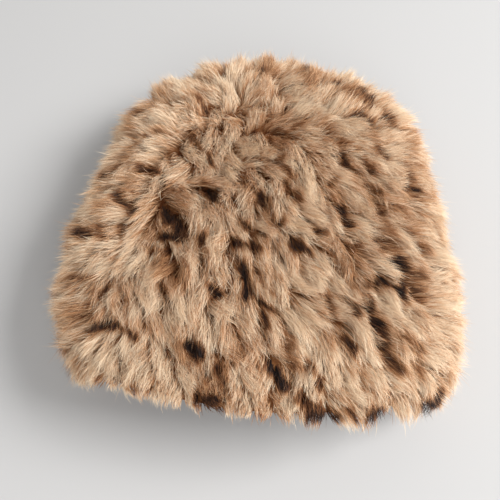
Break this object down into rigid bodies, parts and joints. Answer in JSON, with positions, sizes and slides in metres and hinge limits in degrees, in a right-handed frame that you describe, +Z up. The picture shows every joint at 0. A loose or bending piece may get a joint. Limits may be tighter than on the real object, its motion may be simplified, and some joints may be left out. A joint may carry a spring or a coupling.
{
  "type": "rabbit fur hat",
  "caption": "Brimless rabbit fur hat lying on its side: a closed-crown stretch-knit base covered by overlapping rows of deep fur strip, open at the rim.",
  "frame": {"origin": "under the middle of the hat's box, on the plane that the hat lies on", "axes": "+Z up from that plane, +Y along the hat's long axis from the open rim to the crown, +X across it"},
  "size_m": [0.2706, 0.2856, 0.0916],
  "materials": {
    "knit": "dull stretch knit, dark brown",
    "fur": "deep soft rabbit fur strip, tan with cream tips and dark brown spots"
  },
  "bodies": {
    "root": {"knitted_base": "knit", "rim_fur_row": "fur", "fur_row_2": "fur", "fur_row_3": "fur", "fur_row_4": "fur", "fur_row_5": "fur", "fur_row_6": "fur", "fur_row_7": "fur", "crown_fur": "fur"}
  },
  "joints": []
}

------

**YOUR INSTRUCTIONS:** Print the complete listing again, exactly as it stands.

**REPLY:**
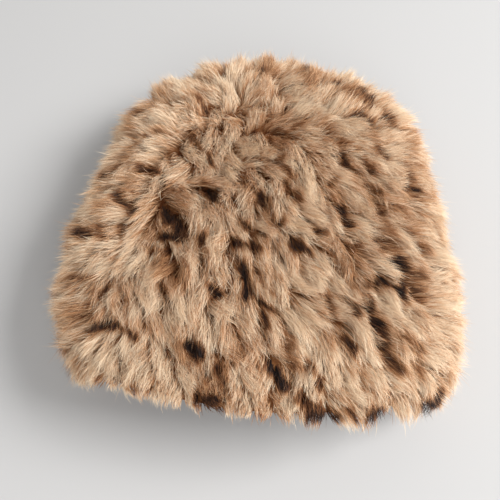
Break this object down into rigid bodies, parts and joints. Answer in JSON, with positions, sizes and slides in metres and hinge limits in degrees, in a right-handed frame that you describe, +Z up. The picture shows every joint at 0. A loose or bending piece may get a joint. Limits may be tighter than on the real object, its motion may be simplified, and some joints may be left out. A joint may carry a spring or a coupling.
{
  "type": "rabbit fur hat",
  "caption": "Brimless rabbit fur hat lying on its side: a closed-crown stretch-knit base covered by overlapping rows of deep fur strip, open at the rim.",
  "frame": {"origin": "under the middle of the hat's box, on the plane that the hat lies on", "axes": "+Z up from that plane, +Y along the hat's long axis from the open rim to the crown, +X across it"},
  "size_m": [0.2706, 0.2856, 0.0916],
  "materials": {
    "knit": "dull stretch knit, dark brown",
    "fur": "deep soft rabbit fur strip, tan with cream tips and dark brown spots"
  },
  "bodies": {
    "root": {"knitted_base": "knit", "rim_fur_row": "fur", "fur_row_2": "fur", "fur_row_3": "fur", "fur_row_4": "fur", "fur_row_5": "fur", "fur_row_6": "fur", "fur_row_7": "fur", "crown_fur": "fur"}
  },
  "joints": []
}